Apparently, I did because, surprisingly, I won and advanced to Round Two where I was up against V., my former table mate.
Our mystery ingredient was revealed to be a chipotle chile cooking oil.
“And a what the fuck?” I muttered, turning towards V.
“Shot of Maker’s?” was V.’s response.
“Yup.” The shots were poured into our faces via fancy cocktail glasses, and we set to work.
In order to offset the quiet heat of the chipotle oil, I set about making a drink using soft, sweet flavors.
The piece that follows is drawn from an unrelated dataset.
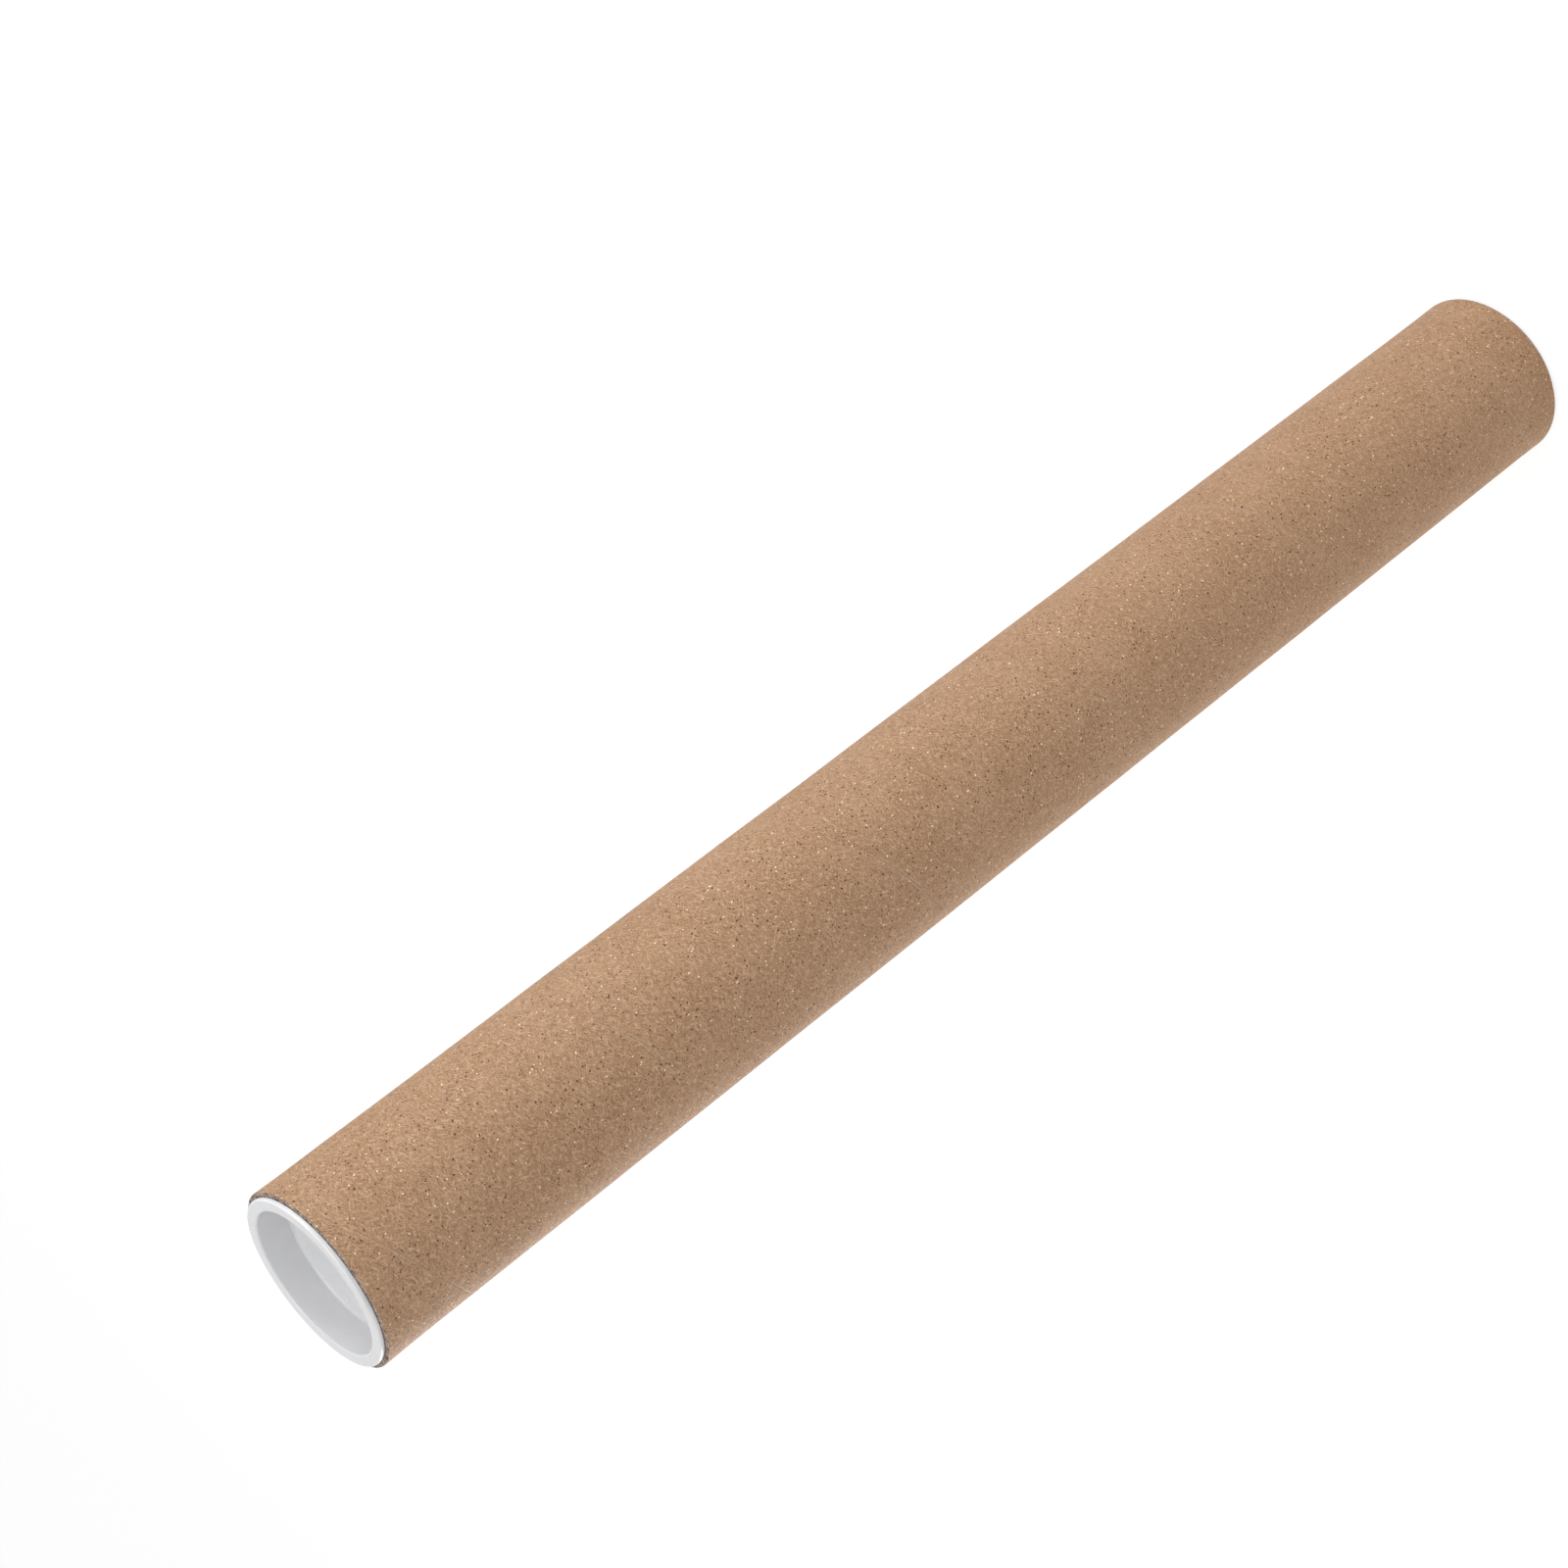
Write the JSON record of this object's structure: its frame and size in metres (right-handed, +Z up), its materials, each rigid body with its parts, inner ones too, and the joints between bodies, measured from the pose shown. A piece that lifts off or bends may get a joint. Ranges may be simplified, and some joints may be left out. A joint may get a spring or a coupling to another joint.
{
  "type": "cardboard mailing tube",
  "caption": "Round spiral-wound kraft mailing tube, stood on end, with a white push-in plastic cap closing each end.",
  "frame": {"origin": "middle of the bottom cap's ring, at the level of the surface that the tube stands on", "axes": "+Z up along the tube's axis, towards the top cap; +X and +Y across the tube"},
  "size_m": [0.054, 0.054, 0.478],
  "materials": {
    "kraft_board": "matt brown kraft paper, spiral wound, with fine fibre speckle",
    "cap_plastic": "semi-gloss white moulded polyethylene"
  },
  "bodies": {
    "bottom_cap": {"bottom_cap": "cap_plastic"},
    "tube": {"tube": "kraft_board"},
    "top_cap": {"top_cap": "cap_plastic"}
  },
  "joints": [
    {"name": "top_cap_pull", "type": "slide", "parent": "tube", "child": "top_cap", "axis": [0, 0, 1], "range_m": [0, 0.08]},
    {"name": "bottom_cap_pull", "type": "slide", "parent": "bottom_cap", "child": "tube", "axis": [0, 0, 1], "range_m": [0, 0.08]}
  ]
}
What I came up with was a mixture of cherry brandy, coco liqueur, orange essence, and the chile oil.
“I had a bitch of a time getting that oil to emulsify,” I shared with the audience when it was my turn to describe my drink, elated that I was able to use the word ’emulsify’ in an actual, out-loud sentence.
My drink was good, but V.’s was better. Her’s involved setting lime wedges on fire. Needless to say, she won. It is difficult to compete with fire-kissed citrus.
“How’d you do, Buddy Peter?” asked Z-Squared when I got back to our table.
“V. beat me. She lit limes on fire.”
“So that makes you, what? Third place?”
“I guess so, yeah. Tied for third.”
“Dude, you just can’t get out of third place, can you?” It’s true. I always seem to wind up third. This is the way it has been for the entirety of my life.
‘So it goes,’ as it’s said.
I was notified during the final head-to-head round that Thaddeus Tom finished fifth overall in the first portion of the evening’s competition. Which made me happy. In my mind, fifth was a long way from last.
“So, do we need to do anything else?” inquired Z-Squared as we began to clean up our station.
“We need to go and drink some of that gin in the bar upstairs,” I answered. “This has been fun, but my brain is fried. I could use a drink that I don’t have to make for myself.”
“Good talk,” agreed Z-Squared. “Let’s get weird.”
And we did. Because it’s what we do.